Terrestrial laser scanning is a technique that allows the structure of vegetation to be 3D-mapped to the millimetre. A first research project in Australia has shown that this technique can be used to more accurately determine the biomass of trees; far more so than the methods currently in use. This makes it an important development in the monitoring of carbon stocks for worldwide climate policy-making.
Both above-ground biomass and carbon stocks are important details for REDD, the United Nations climate programme that is striving to keep the destruction of forests in check and thereby preserve the uptake of carbon by trees. The current methods of mapping biomass are based on indirect relationships between the biomass and tree data such as height and diameter. “Terrestrial laser scanning, also called terrestrial LiDAR, allows us to measure biomass with far less uncertainty than before,”says Kim Calders of Wageningen University. “The current methods yield results that may be off by as much as 37 percent. The LiDAR method, by comparison, delivers more than 90 percent accuracy and there is still room for improvement. We can now ‘weigh’ trees far more precisely and then determine their biomass. The current uncertainties about the presence of carbon in forests are, therefore, reduced.”
Terrestrial laser scanning
Kim Calders worked together with a number of international colleagues and published the results of the study in the scientific journal Methods in Ecology and Evolution.“We have proved in Australia that the method works. Terrestrial laser scanning is an active remote sensing technique that can measure precise distances by sending out laser energy and then analysing the reflected energy. The instrument used in this work is a laser scanner that is positioned below canopy. Whereas the error increases for trees with larger diameters using the current methods, this is not the case with this new method. Furthermore, it is now also possible to determine the biomass of specific branches, something that could not be done before. As a result, how much biomass has been lost after a big storm can be precisely determined. In contrast, current methods of indirect measurements are based on the height and diameter of the tree, so no change is detected if the loss of a branch does not change these parameters.”

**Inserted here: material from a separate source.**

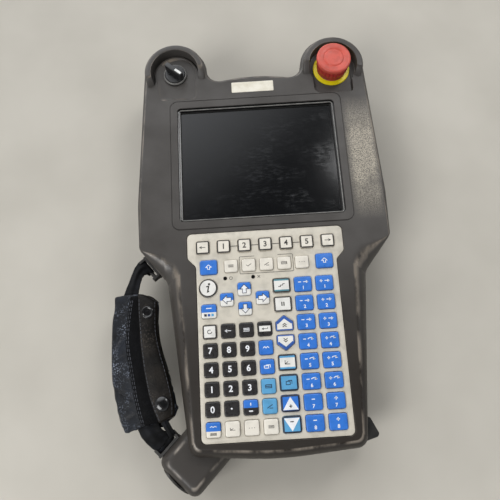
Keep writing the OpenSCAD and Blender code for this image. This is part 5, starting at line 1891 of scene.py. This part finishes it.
upper_bar = (-103.1, -21.6, 33)
upper_path = [
    (-104.6, -22.4, 33.6, -51.8, 14, 0.1),
    (-106.6, -22.6, 35, -49, 12.6, 0.9),
    (-108.9, -25.4, 36.9, -36, 10.6, 1.6),
    (-110.8, -30, 38.4, -21, 9.4, 2.0),
    (-112.4, -35.8, 39.4, -15, 9.6, 1.8),
    (-114, -41.5, 40, -13, 10.8, 1.4),
    (-115.2, -47, 40.2, -10, 12, 0.9),
    (-116, -53, 40.2, -6, 12.5, 0.5),
]
lower_bar = (-89.4, -166.4, 33)
lower_path = [
    (-90.9, -164.9, 33.6, 45, 16.5, 0),
    (-93.2, -163, 35.2, 38, 16.6, 0.2),
    (-96, -160.4, 37.6, 27, 16.8, 0.5),
    (-98.7, -157.2, 39.4, 15, 17, 0.5),
    (-100.8, -153, 40.2, 6, 17, 0.3),
    (-102, -148, 40.2, 2, 17, 0.1),
]
loose_end = [
    (-82.3, -160.2, 37.4, 40),
    (-83.5, -158, 38.4, 33),
    (-85.4, -154.8, 39.4, 28),
    (-87.4, -151, 40, 24),
    (-89, -146, 40.2, 20),
]
loose = [(Vector((x, y, z)), heading(angle), UP, 5.6, 0.3) for x, y, z, angle in loose_end]
for name, stations, replaced in (
    ("webbing_upper", band(upper_path, upper_bar, -51.8, 14), ["strap_webbing"]),
    ("webbing_lower", band(lower_path, lower_bar, 225, 16.5), ()),
    ("webbing_loose_end", loose, ()),
):
    straps = solid(ribbon, stations)
    finish_piece(name, straps, [webbing_black], "housing", replaced, angle=70)

# ---- Bumper and label ----------------------------------------------------------------------------
# A rubber corner bumper is pushed on at the lower right. A blank paper label in a clear film is
# stuck on above the display.
BUMPER = [
    (TAIL_X - 7.6, 4 - HALF_L, 2),
    (TAIL_X + 14.4, 10 - HALF_L, 3),
    (TAIL_X + 6.4, 27 - HALF_L, 2),
]
bumper_side = [(-1.2, 24), (-0.4, 24.3), (0, 25.1), (0, 33.9), (-0.4, 34.7), (-1.2, 35)]
bumper = cut(solid(prism, BUMPER, bumper_side), prism, *SHELL_SIDE)
finish_piece(
    "rubber_bumper", bumper, [seam_rubber], replaces=["corner_bumper"]
)

LABEL_W, LABEL_H, LABEL_AT = 37.5, 10.2, (-1.4, 133)
# Paper under a clear film: an even soft sheen, slightly yellowed in patches
label_paper = patchy(
    "laminated_paper_label", "#e7e2d2", 0.32, (7, 0.4, 0.75, 4), ("#e9e4d5", "#d3ccb8"), (2.5, 0.02)
)
label_side = [(0, FRONT - 0.02), (0, FRONT + 0.1), (-0.06, FRONT + 0.14)]
label = solid(prism, box_corners(LABEL_W, LABEL_H, 0.7, LABEL_AT), label_side, steps=4)
finish_piece("blank_label", label, [label_paper])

Testing in tropical forrests
The method will now be tested in forests that are far more important for the worldwide carbon stocks than Australian forests, e.g. tropical forests in Gabon, Peru, Indonesia and Guyana. According to Calders, “The problem here is that the laser system works from ground level, which will entail logistical problems. However, the primary question is whether the method works. If it does, then we will also be able to make better use of measurements made from airborne platforms, which will result in large forest areas being mapped. These data products are less detailed, but by calibrating the data from airplanes with more detailed data from ground level we will be able to make more reliable estimations. Far more reliable than our current estimations. And without having to cut down trees in order to validate our data.”